Thursday, December 13, 2007

"Democrats Take Civil Approach in TV Ads (For Now)" (with audio and video)

NPR, with audio (04:27)and videos:
Democrats are in a tight race in Iowa, as Hillary Clinton, Barack Obama and John Edwards all vie for top billing. The candidates haven't been shy about going after each other in speeches and debates, but it's a different story in their campaign ads.
With inspirational music in the background, Clinton's latest ad shows her making a series of broad promises: an end to the war, affordable college and, of course, health care reform.

But the ad doesn't say how Clinton differs from her Democratic opponents on those issues. For example, it doesn't mention her plan to make health insurance mandatory.

Obama's health care proposal relies more on incentives and voluntary participation to achieve universal health care. It's a contentious policy distinction between the two campaigns, but you wouldn't know that from their ads.

"The ads so far — and I don't want to overgeneralize — have been pretty much content-free and information-challenged," says Brooks Jackson, director of factcheck.org, a nonpartisan site that truth-squads the claims made in campaign ads.

But so far, Jackson says, the ads haven't presented many facts to check. Instead, the ads draw style distinctions.

Edwards, for example, has settled firmly into his persona as defender of the little guy. In his campaign ad, he holds a microphone in front of a flag in some intimate venue.

"Do you really believe that if we replace a crowd of corporate Republicans with a crowd of corporate Democrats, anything is going to change?" Edwards asks.

But who's the "corporate Democrat" in this race? The ad doesn't say.

In Barack Obama's ads, he argues that he is a different style of Democrat. Different from whom? He doesn't name names — but he does name a decade:

"I don't want to spend the next year or the next four years refighting the same fights that we had in the 1990s," Obama says in one ad.

"That's pretty, pretty mild stuff compared to what we'll — I'm sure — see before this campaign is over," Jackson says. He says the candidates may be reluctant to draw sharp contrasts with their opponents — for fear that Iowans will think they're going "negative."

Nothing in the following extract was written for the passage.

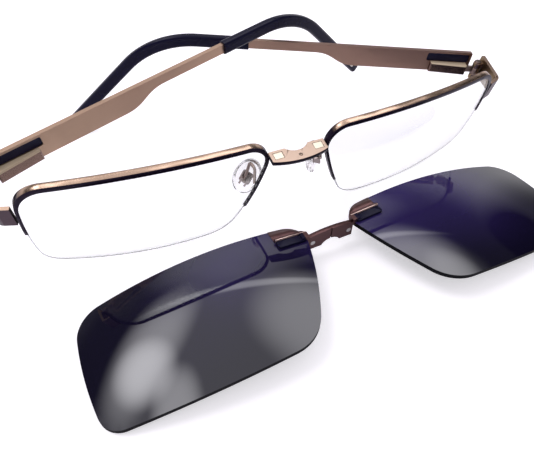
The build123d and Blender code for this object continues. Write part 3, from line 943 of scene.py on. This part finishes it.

"Four years ago, two of the Democratic candidates attacked each other, about this time in the cycle," Jackson said. "Dick Gephardt and Howard Dean ran negative ads against each other, and neither one of them did very well in the Iowa caucuses. So candidates may have that in mind."

But is it possible for candidates to be too polite? Vanderbilt University professor John Geer thinks so.

"Negative ads aren't necessarily fun," says Geer, author of the book In Defense of Negativity. "But it provides a chance to vet ideas, to have a discussion. You need that kind of negativity to stir the pot, to get people to understand that maybe there is a difference between Hillary Clinton's plan and Barack Obama's plan. But you're not going to get that if you only hear the positive side."

This is especially true, Geer says, when you're trying to reach voters who don't necessarily watch the debates or read up on the candidates' plans online.

As Jan. 3 draws closer, the campaigns may still decide it's worth the risk to mix it up with one another in their ads. But in this Christmas season, they'll have to calculate carefully just how far they can go.